James surely had in mind Jesus gently lifting him from the ground after he fell to the earth in fearful awe when he later wrote: "Humble yourselves before the Lord, and he will exalt you" (Js 4:10) and when he counseled against partiality by exhorting instead faith in "our Lord Jesus Christ, the Lord of glory" (2:1).
And, of course, John’s gospel account is absolutely suffused with the transfigural glory of the “true light that came into the world” (1:9). John gets the privilege of a second unveiling, and he sees again the radiant face of his Lord and Savior: “in the midst of the lampstands [I saw] one like a son of man, clothed with a long robe and with a golden sash around his chest. The hairs of his head were white, like white wool, like snow. His eyes were like a flame of fire... and his face was like the sun shining in full strength.”
May the Risen Lord grant us all to be so lastingly effected with a sustaining glimpse of the glory of God in the face of Jesus Christ.
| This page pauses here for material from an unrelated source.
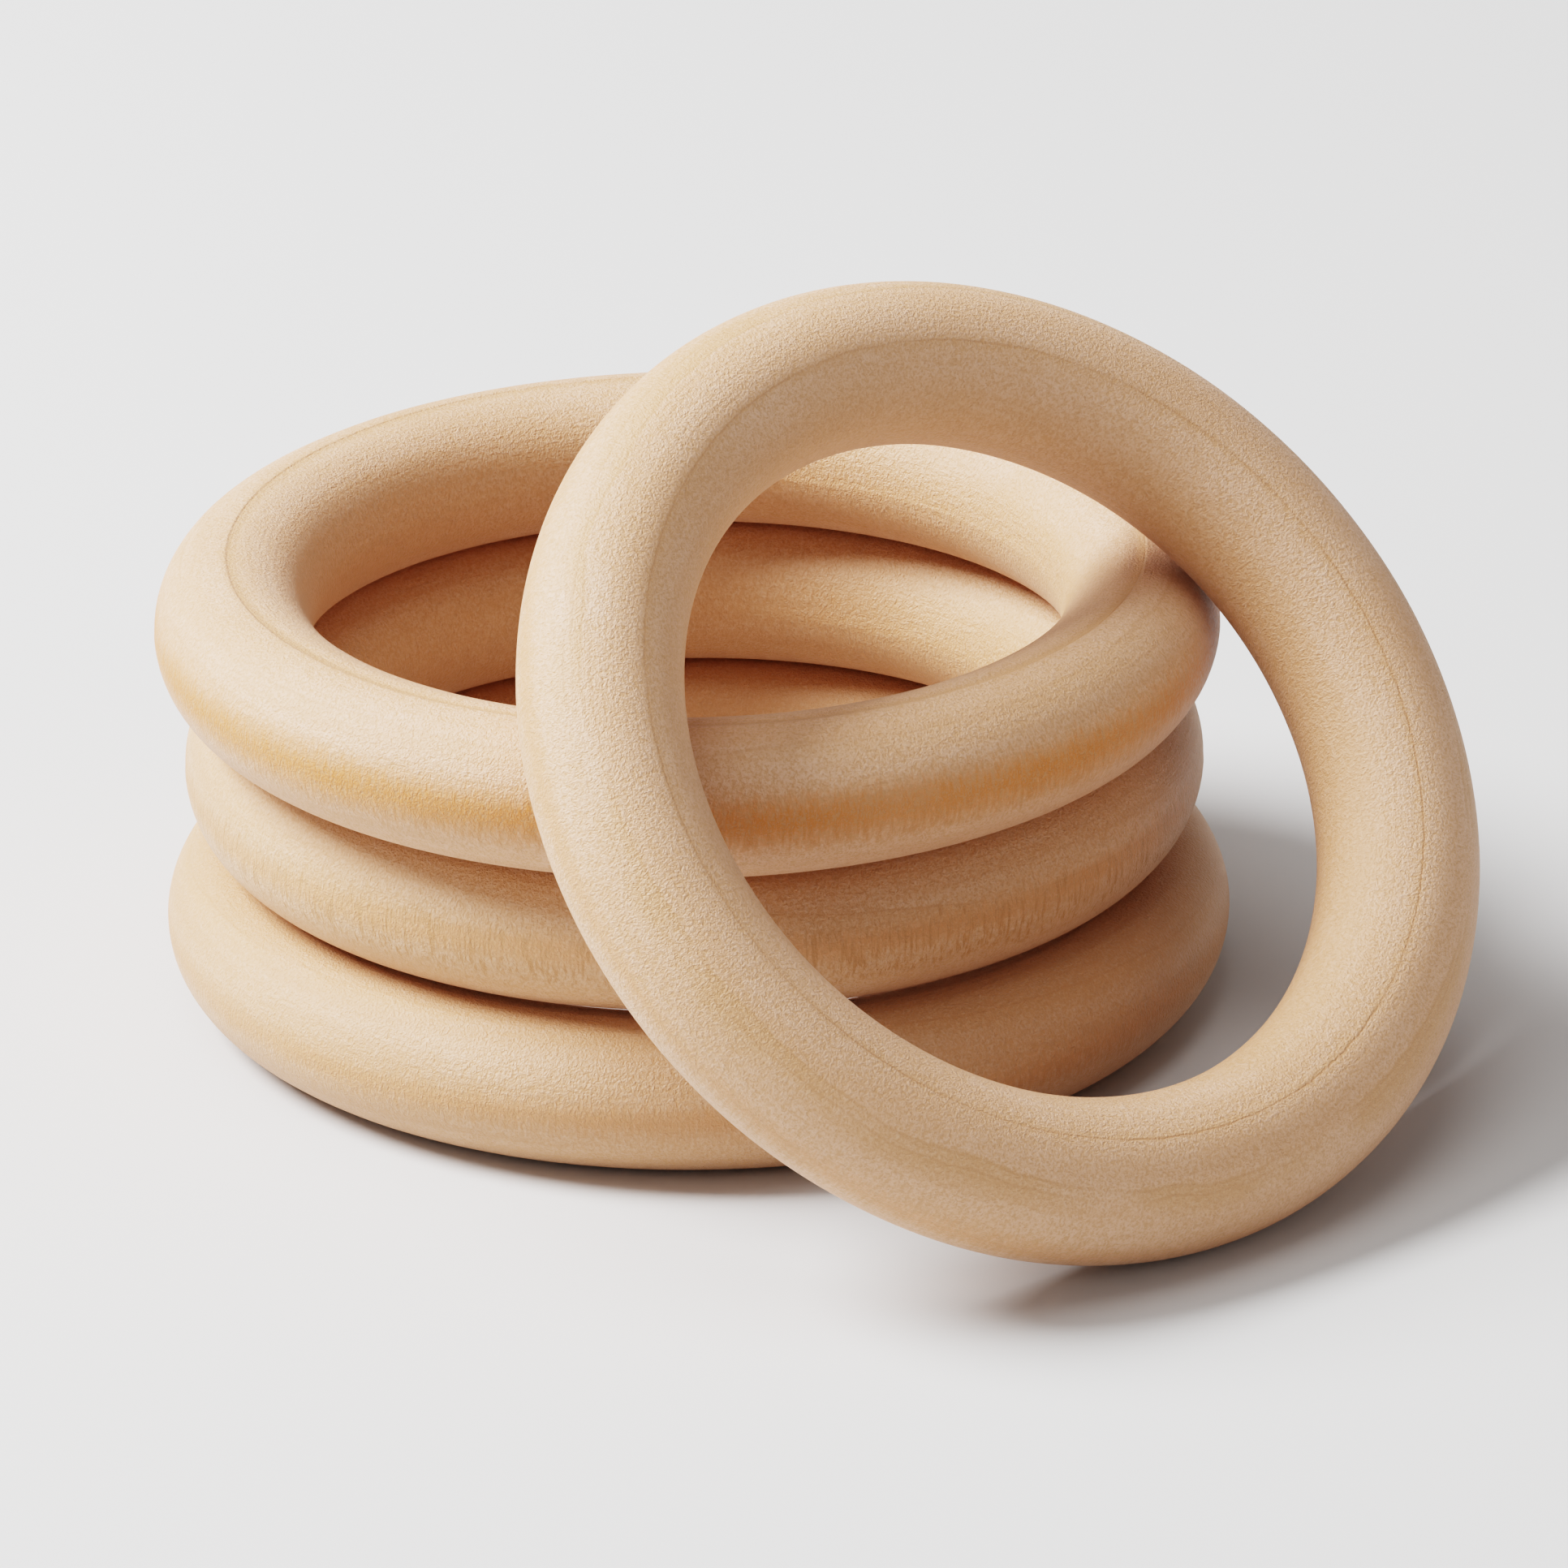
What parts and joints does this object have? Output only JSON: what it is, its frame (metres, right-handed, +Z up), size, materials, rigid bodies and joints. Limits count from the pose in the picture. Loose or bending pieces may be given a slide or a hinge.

It's been quite a while since our last update, and there’s much to relate. Read on, dear reader, for our major updates.
Peace of Christ,
Zack
Another One
Let's start with the most significant, world-historical piece of news first: Clemmons Baby #4 is in gestational orbit (this is a bad phrase and I’m sorry). For those of you for whom this is news, I should probably apologize--we've known this for a long time but have been lax in spreading the word beyond our local community. Like, we're in third trimester territory. So, sorry. But we're having another baby!
To answer the follow-up question, I need to tell the story: We borrowed from friends the lovely, pro-natalist idea that the whole family should attend the 20-week ultrasound, where we could find out together whether a baby brother or sister was imminent. On paper, in the imagination--an eminently wholesome idea. In practice...
I will say by way of introduction: Erin has been 3-for-3 in predicting the sex of the baby. She's just known from the beginning of each pregnancy—girl, boy, boy—and this kind of knowledge seems both supra-scientific and thus surer. So when baby #4 was a confirmed reality—we never even bothered with an official pregnancy test, Erin just knew—I was ready to defer to maternal instinct.
And that instinct said: girl. Which is what we were all kinda sorta already rooting for. Such a nice symmetry to it, a chiasm even, even teams, &c. Erin wanted a girl, Eleanor wanted a baby sister, Ames & Virgil were basically indifferent, and I was mentally outfitting to someday pay another dowry. We began revisiting our lengthy list of Beautiful and Fitting and Not-Unique-But-Still-Intriguingly-Obscure girl names, happy that we don’t have to go back to the It’s-Impossible-To-Come-Up-With-Strong-But-Also-Not-Bog-Standard-Boy-Names drawing board.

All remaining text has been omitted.